Police advise caution on binary options trading

The police have advised the public to be careful when trading online in binary options. PHOTO: ST FILE

Police yesterday advised the public to be careful when trading online in binary options, noting that there has been a sharp rise in complaints involving such trading.

In binary options trading, investors try to predict if the price of a financial product - shares or currencies, for instance - will be above or below a specified price at a specified point in time, ranging from a few minutes to a few months in the future.

They receive a fixed amount of money if the prediction is correct, or lose the investment otherwise.

Police said the Commercial Affairs Department has received more than 30 reports from investors who have lost more than $1 million to unregulated binary options trading platforms.

Police said most investors, encouraged by initial profits or promises of more bonuses, found it difficult to stop at investing a small amount and would continue investing more. They either lost all their money or could not withdraw the money in their accounts. Some also had unauthorised withdrawals made on their debit or credit cards after giving their card details for payment.

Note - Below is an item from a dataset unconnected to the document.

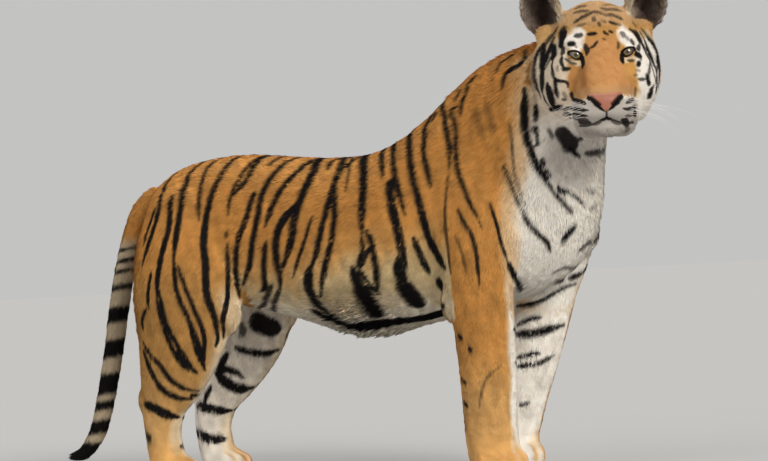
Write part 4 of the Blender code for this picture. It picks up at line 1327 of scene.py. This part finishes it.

Police said that most binary options trading platforms are unregulated entities that claim to be based in places such as Britain, Cyprus and Hong Kong. Victims faced difficulties contacting the foreign operators when things went wrong.

Police said it is "extremely easy" for an investor to lose his entire investment.

"It is difficult to make the correct prediction, especially when the time to expiry of the binary option is short. Due to the short timeframe, it is very likely that you cannot change your prediction or re-sell your option once you make your investment," it said.

Police advised the public to note the following when considering binary options trading:

•It is a "high-risk investment", even when offered by legitimate sellers.

•The Monetary Authority of Singapore keeps a list of licensed players and an "investor alert" list of investment service providers that are not licensed. Investors can check these lists to find out which players are regulated.

•Binary options offered by regulated entities may not be regulated. When in doubt, check with the regulated entity before investing in binary options that it offers.

•Be wary of third-party reviews of binary options providers, who may have paid for such reviews.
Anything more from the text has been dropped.